I showed it to my mum to see what she thought and I was a little taken aback by her reaction. She went a bit emotional and started saying how she hadn't seen a knife like it since hanging out in her Uncle Einars knife shop as a child. Einar had the Henckels-Zwilling concession in Copenhagen before and after the war. I guess his shop must have looked much like kniv-pers 'Naturelgalleriat' which you can see in his website. My mum was saying how there were a lot of similiar knives in the hunting and utility section, both Danske made and from all over Scandinavia and Finland. I think there had been a return to using Scandi styles after a lengthy pre-war period of using German style hunting knives. I wonder why that was, after six years of German occupation?
:rolleyes:
She just loved the functional blade length, the smooth well formed handle, with its marvellous colours in the wood, and the reassuring dull 'click' Daves knives always have when you take them in and out of the sheath. I'd asked Dave for a largeish handle as my dad is a big bloke, but my mum is 5' 10" with very long fingers and it suited her perfectly.
I've always known my mum liked knives a lot; she carried a large Maniago switchblade when she met my dad in Israel and it was she who played a Danish version of 'mumbly peg' with me when I was small, allowing me to carry a sheath knife on my belt when I was six!
:D
The upshot was she nicked the knife before my old man even saw it and swore me to promise that it was intended as a gift for her.
:rolleyes:
Now we roll on to last August when we are visiting NZ. Daves knife hangs in the kitchen window frame along with bottleopeners, canopeners, corkscrews and such, where many Danes traditionally hang utility tools so you can find them easily. I notice my mum using it extensively in the kitchen and the garden, and she says it is one of the best knives she has ever used.
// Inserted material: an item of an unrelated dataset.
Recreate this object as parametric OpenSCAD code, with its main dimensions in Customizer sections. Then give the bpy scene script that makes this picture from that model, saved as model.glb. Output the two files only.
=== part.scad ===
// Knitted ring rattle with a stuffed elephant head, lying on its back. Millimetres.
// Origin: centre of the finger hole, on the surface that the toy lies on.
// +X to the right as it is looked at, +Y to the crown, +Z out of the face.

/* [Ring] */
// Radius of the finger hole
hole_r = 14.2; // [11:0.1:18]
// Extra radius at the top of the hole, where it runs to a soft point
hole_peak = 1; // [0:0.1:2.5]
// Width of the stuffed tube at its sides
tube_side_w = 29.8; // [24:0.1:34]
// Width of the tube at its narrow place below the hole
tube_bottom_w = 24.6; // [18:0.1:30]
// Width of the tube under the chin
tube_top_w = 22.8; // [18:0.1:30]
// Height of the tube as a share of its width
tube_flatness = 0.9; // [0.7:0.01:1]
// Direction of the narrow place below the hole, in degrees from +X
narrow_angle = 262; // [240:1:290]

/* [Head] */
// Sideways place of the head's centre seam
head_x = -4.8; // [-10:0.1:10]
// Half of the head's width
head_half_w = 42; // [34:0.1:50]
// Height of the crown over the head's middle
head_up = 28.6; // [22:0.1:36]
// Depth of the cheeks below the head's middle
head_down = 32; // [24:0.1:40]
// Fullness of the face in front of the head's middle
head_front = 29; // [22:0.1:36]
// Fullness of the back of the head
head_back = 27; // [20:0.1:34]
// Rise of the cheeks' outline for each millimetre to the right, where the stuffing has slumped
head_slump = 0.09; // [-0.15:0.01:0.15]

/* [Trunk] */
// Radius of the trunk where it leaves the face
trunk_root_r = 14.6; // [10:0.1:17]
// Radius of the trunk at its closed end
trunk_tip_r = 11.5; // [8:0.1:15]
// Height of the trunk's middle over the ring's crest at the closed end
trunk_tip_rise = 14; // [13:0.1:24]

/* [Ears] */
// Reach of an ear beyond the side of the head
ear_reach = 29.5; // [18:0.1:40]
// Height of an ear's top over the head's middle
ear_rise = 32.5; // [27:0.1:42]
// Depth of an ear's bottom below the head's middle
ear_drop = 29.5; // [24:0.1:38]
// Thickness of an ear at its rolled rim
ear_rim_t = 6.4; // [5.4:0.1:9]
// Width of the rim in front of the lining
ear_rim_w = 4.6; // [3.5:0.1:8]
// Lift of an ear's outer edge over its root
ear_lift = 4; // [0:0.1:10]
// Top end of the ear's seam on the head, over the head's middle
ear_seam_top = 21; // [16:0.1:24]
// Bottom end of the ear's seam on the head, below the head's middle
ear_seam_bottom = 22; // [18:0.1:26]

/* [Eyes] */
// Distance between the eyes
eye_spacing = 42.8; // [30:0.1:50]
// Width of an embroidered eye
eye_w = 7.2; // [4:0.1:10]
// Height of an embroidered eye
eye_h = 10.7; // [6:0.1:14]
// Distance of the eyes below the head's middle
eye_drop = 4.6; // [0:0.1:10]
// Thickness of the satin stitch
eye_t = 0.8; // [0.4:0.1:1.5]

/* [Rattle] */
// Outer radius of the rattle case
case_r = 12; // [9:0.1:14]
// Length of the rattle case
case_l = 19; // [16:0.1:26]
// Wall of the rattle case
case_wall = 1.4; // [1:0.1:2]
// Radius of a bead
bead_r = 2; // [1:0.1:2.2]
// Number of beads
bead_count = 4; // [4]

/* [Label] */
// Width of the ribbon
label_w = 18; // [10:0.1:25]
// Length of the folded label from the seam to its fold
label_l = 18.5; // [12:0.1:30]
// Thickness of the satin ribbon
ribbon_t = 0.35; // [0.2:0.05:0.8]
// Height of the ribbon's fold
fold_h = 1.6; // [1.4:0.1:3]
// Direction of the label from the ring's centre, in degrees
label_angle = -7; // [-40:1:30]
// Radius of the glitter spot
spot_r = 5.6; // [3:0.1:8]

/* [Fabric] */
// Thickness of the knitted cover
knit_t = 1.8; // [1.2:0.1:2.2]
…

However I begin to notice that if I come in first, after all of us have been out, that the knife isn't hanging in the window............
:huh:
..........so I broach the question and it turns out this is, quite literally my mums EDC!
:biggthump
When she goes out the knife goes into her handbag or coat pocket and then back to its hook in the window frame when she gets home. We went on a long trip, up beyond Auckland to Whangerei and Northland, and she did indeed have it with her every day, using it for everything from carving chunks off legs of lamb and cutting threads to preparing freshly caught fish, cutting up sandwiches and slicing fruit. And whittling. She does like whittling.
:D
So my mum loves Dave Barker, but in a nice way. Good job Dave, you made my mum happy.
:happy14:
Danzo
This is more of a tale to be told than a proper review but I've been promising Dave that I would post it up for months. There are pics...........
:O
.........although they are just of a knife, you filthy minded beasts. My camera seems to have somehow increased the size of its pictures so I can't post in the gallery but I should have some Imageshack hosting today.
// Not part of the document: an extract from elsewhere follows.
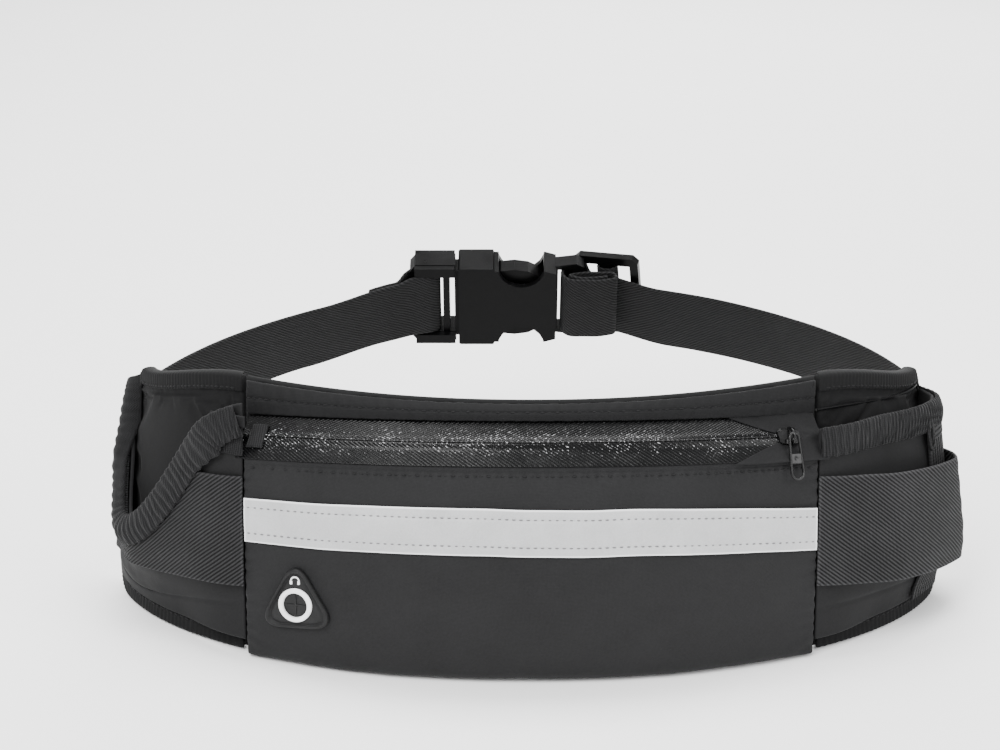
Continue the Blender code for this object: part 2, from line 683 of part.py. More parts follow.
AD_NEAR = STRAP_T / 2 + 1.3
adjuster = prism("strap_adjuster",
                 [(-17, -22), (-14, -25), (14, -25), (17, -22), (17, 22), (14, 25), (-14, 25), (-17, 22)],
                 AD_NEAR, AD_NEAR + 4.2, M_PLASTIC, point=ad, origin=AD_O)
for k, (x0, x1) in enumerate(((-12.5, -2.5), (2.5, 12.5))):
    boolean(adjuster, prism("cut_adjuster_slot_%d" % k, rect(x0, x1, -20.2, 20.2), -5, 16, M_PLASTIC, point=ad,
                            cutter=True))

# plain facts of the moving pieces' axes, for a reader at the console
for label, value in (("prong pin", bk(*PRONG_PIN, 0)), ("prong pin low", bk(PRONG_PIN[0], -PRONG_PIN[1], 0)),
                     ("prong axis", -BK_N), ("adjuster", AD_O), ("zip centre", ZIP_C), ("zip axis", ZIP_A),
                     ("pull pin", PULL_PIN), ("pull axis", pull_frame_x)):
    if "axis" in label:
        print(label, [round(c, 6) for c in value])
    else:
        print(label, [round(c, 6) for c in to_world(value)])
print("zip half angle", math.degrees(ZIP_END), "slider", math.degrees(SLIDER_AT))
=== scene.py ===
"""Looks of the running waist pack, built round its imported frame."""
import math

import bmesh
import bpy
import numpy as np
from mathutils import Matrix, Vector


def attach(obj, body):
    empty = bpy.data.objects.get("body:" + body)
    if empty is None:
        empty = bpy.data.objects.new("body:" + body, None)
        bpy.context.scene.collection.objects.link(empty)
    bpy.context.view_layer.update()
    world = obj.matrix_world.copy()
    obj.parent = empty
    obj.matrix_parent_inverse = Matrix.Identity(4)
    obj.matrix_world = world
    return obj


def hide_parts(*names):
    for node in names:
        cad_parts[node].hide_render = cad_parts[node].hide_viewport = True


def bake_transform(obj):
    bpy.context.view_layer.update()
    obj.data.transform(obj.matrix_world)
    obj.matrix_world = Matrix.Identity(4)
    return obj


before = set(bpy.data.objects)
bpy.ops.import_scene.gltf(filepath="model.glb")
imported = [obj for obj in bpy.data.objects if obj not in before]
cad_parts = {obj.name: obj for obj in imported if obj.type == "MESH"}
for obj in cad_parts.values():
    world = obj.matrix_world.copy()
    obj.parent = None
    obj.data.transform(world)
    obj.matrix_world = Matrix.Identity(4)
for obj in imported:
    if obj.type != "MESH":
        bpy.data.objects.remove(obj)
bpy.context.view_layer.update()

MM = 0.001
SHIFT = np.array([-1.631, -134.015, 0.0])      # design frame to row frame, mm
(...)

Anyway, this time last year my folks were over from New Zealand and I couldn't think of anything to buy my dad. He loves books, but they add a lot to weight allowances when they are over for a long trip, and cheaper bookstores have started opening in NZ where before books were very pricey.
He does like gadgets and is quite fond of knives; indeed he still has his boy scout sheath knife. He always has an SAK on him and a Swisschamp when travelling.
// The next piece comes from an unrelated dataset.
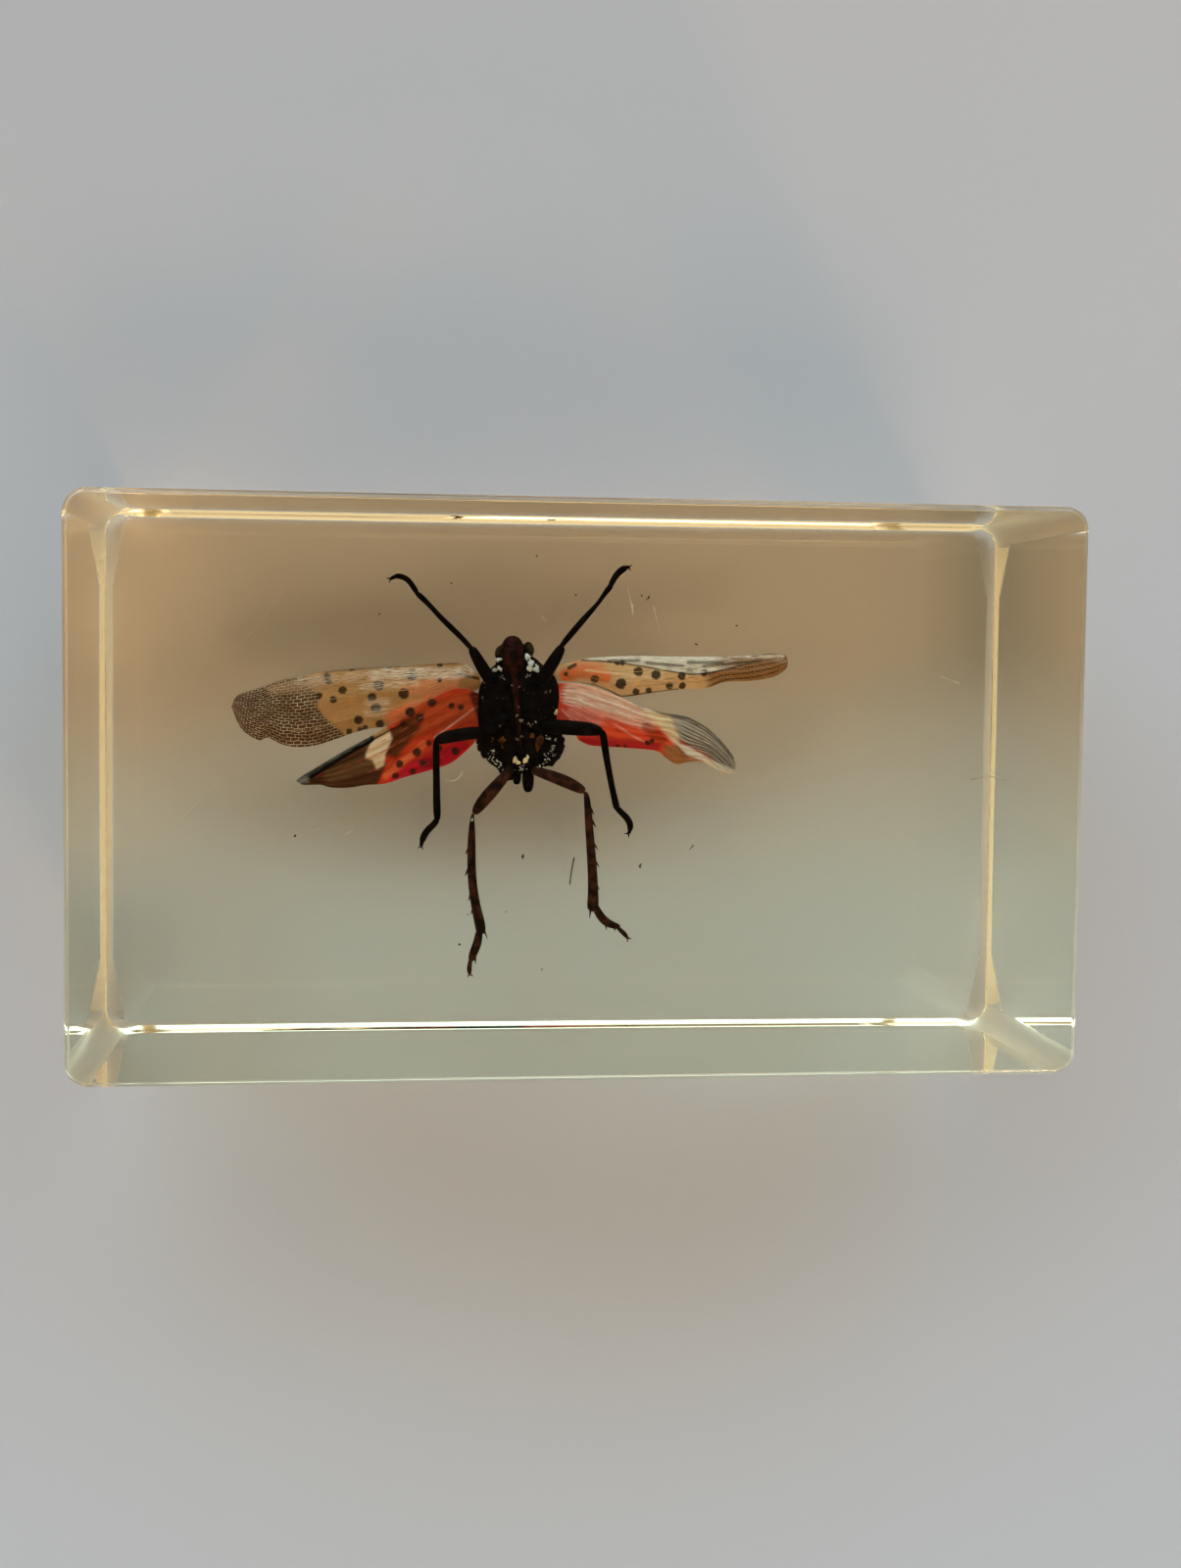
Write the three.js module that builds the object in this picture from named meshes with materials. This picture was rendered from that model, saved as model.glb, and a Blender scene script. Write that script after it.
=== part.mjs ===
// A clear casting-resin block, made to hold a spread planthopper.
// The block is one solid casting: a brick with polished flat faces, rounded corners and softened edges.
// Units are millimetres and +Z is up. The origin is the middle of the underside.
// +X runs along the length, towards the specimen's right in plan, and +Y towards the specimen's head.

import * as THREE from "three";

// Driving dimensions of the casting.
const BLOCK_LENGTH = 73;
const BLOCK_WIDTH = 41.6;
const BLOCK_HEIGHT = 30;
const CORNER_RADIUS = 1.7; // the four upright corners, worn round by sanding
const EDGE_RADIUS = 0.9; // the edges round the top face and the underside

// How finely the round stretches are stepped.
const CORNER_STEPS = 8;
const EDGE_STEPS = 6;

const RESIN_COLOUR = "#d8c98a"; // pale straw, as a yellowed clear resin looks through its long side
const RESIN_ROUGHNESS = 0.05;

// A rectangle with quarter-circle corners, centred on the origin.
function roundedRectangle(length, width, radius) {
  const right = length / 2;
  const back = width / 2;
  const outline = new THREE.Shape();
  outline.moveTo(-right + radius, -back);
  outline.lineTo(right - radius, -back);
  outline.absarc(right - radius, -back + radius, radius, -Math.PI / 2, 0);
  outline.lineTo(right, back - radius);
  outline.absarc(right - radius, back - radius, radius, 0, Math.PI / 2);
  outline.lineTo(-right + radius, back);
  outline.absarc(-right + radius, back - radius, radius, Math.PI / 2, Math.PI);
  outline.lineTo(-right, -back + radius);
  outline.absarc(-right + radius, -back + radius, radius, Math.PI, Math.PI * 1.5);
  return outline;
}

// The casting: the plan outline drawn in by the edge radius, extruded upwards, and let out again by
// a round bevel at both ends, so the two flat faces meet the four walls in soft edges.
function resinBlock() {
  const outline = roundedRectangle(
    BLOCK_LENGTH - 2 * EDGE_RADIUS,
    BLOCK_WIDTH - 2 * EDGE_RADIUS,
    CORNER_RADIUS - EDGE_RADIUS,
  );
  const geometry = new THREE.ExtrudeGeometry(outline, {
    depth: BLOCK_HEIGHT - 2 * EDGE_RADIUS,
    curveSegments: CORNER_STEPS,
    bevelEnabled: true,
    bevelSize: EDGE_RADIUS,
    bevelThickness: EDGE_RADIUS,
    bevelSegments: EDGE_STEPS,
  });
  const material = new THREE.MeshStandardMaterial({
    color: RESIN_COLOUR,
    roughness: RESIN_ROUGHNESS,
    metalness: 0,
  });
  const mesh = new THREE.Mesh(geometry, material);
  mesh.name = "resin_block";
  mesh.position.z = EDGE_RADIUS;
  return mesh;
}

const specimenBlock = new THREE.Group();
specimenBlock.add(resinBlock());

export default specimenBlock;
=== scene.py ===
# %% [markdown]
# # A planthopper cast in a resin block
#
# This lesson builds a small clear block of casting resin with one dried planthopper sealed in it. The insect
# lies on its back, so its underside, its legs and the spread wings are what the top face shows. The packed
# frame gives the block's real size and place, and every piece is made around it, in metres, with +Z up.

# %% Load the frame
import math
import random

import bpy
import numpy as np
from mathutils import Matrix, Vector


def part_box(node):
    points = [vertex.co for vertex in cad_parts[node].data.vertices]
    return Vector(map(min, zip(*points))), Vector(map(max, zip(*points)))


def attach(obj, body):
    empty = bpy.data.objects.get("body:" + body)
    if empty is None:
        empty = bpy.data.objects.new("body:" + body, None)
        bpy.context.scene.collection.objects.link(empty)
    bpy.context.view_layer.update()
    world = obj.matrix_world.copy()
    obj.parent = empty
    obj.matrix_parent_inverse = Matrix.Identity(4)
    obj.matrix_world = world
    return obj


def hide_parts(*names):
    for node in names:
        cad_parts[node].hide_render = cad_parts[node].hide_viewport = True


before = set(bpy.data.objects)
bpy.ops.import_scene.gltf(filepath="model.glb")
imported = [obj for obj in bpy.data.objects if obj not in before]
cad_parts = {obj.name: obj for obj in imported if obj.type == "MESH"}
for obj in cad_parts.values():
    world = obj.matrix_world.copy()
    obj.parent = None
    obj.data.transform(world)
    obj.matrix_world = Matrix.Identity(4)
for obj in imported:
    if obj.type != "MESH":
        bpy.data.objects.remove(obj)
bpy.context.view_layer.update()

# %% [markdown]
# ## Helpers that every step shares
#
# Sizes are written in millimetres, as a maker would measure them, and one factor turns them to metres. A
# colour is picked as an sRGB hex value, as in a paint program, but a shader wants linear light, so one
# function turns it. One more adds a shader node with its settings and links, which keeps each material short
# enough to read.

# %% Millimetres, colours and nodes
MM = 0.001


def linear(hex_colour, alpha=1.0):
    """An sRGB hex colour as linear red, green, blue and alpha."""
    channels = [int(hex_colour[i:i + 2], 16) / 255 for i in (1, 3, 5)]
    curved = [c / 12.92 if c <= 0.04045 else ((c + 0.055) / 1.055) ** 2.4 for c in channels]
    return (*curved, alpha)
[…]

So I commissioned a scandi from Dave Barker. It was a lovely birch handle with a traditional short scandi blade by either Trond or Steen. I think it was Steen because I commented to Dave that my aunts family were also Nielsens. Dave did a really great job and the sheath was one of his best.
I showed it to my mum to see what she thought and I was a little taken aback by her reaction. She went a bit emotional and started saying how she hadn't seen a knife like it since hanging out in her Uncle Einars knife shop as a child. Einar had the Henckels-Zwilling concession in Copenhagen before and after the war. I guess his shop must have looked much like kniv-pers 'Naturelgalleriat' which you can see in his website. My mum was saying how there were a lot of similiar knives in the hunting and utility section, both Danske made and from all over Scandinavia and Finland. I think there had been a return to using Scandi styles after a lengthy pre-war period of using German style hunting knives. I wonder why that was, after six years of German occupation?
:rolleyes:
She just loved the functional blade length, the smooth well formed handle, with its marvellous colours in the wood, and the reassuring dull 'click' Daves knives always have when you take them in and out of the sheath. I'd asked Dave for a largeish handle as my dad is a big bloke, but my mum is 5' 10" with very long fingers and it suited her perfectly.
I've always known my mum liked knives a lot; she carried a large Maniago switchblade when she met my dad in Israel and it was she who played a Danish version of 'mumbly peg' with me when I was small, allowing me to carry a sheath knife on my belt when I was six!
:D
The upshot was she nicked the knife before my old man even saw it and swore me to promise that it was intended as a gift for her.
:rolleyes:
Now we roll on to last August when we are visiting NZ. Daves knife hangs in the kitchen window frame along with bottleopeners, canopeners, corkscrews and such, where many Danes traditionally hang utility tools so you can find them easily. I notice my mum using it extensively in the kitchen and the garden, and she says it is one of the best knives she has ever used. However I begin to notice that if I come in first, after all of us have been out, that the knife isn't hanging in the window............
:huh:
..........so I broach the question and it turns out this is, quite literally my mums EDC!
:biggthump
When she goes out the knife goes into her handbag or coat pocket and then back to its hook in the window frame when she gets home. We went on a long trip, up beyond Auckland to Whangerei and Northland, and she did indeed have it with her every day, using it for everything from carving chunks off legs of lamb and cutting threads to preparing freshly caught fish, cutting up sandwiches and slicing fruit. And whittling. She does like whittling.
:D
So my mum loves Dave Barker, but in a nice way. Good job Dave, you made my mum happy.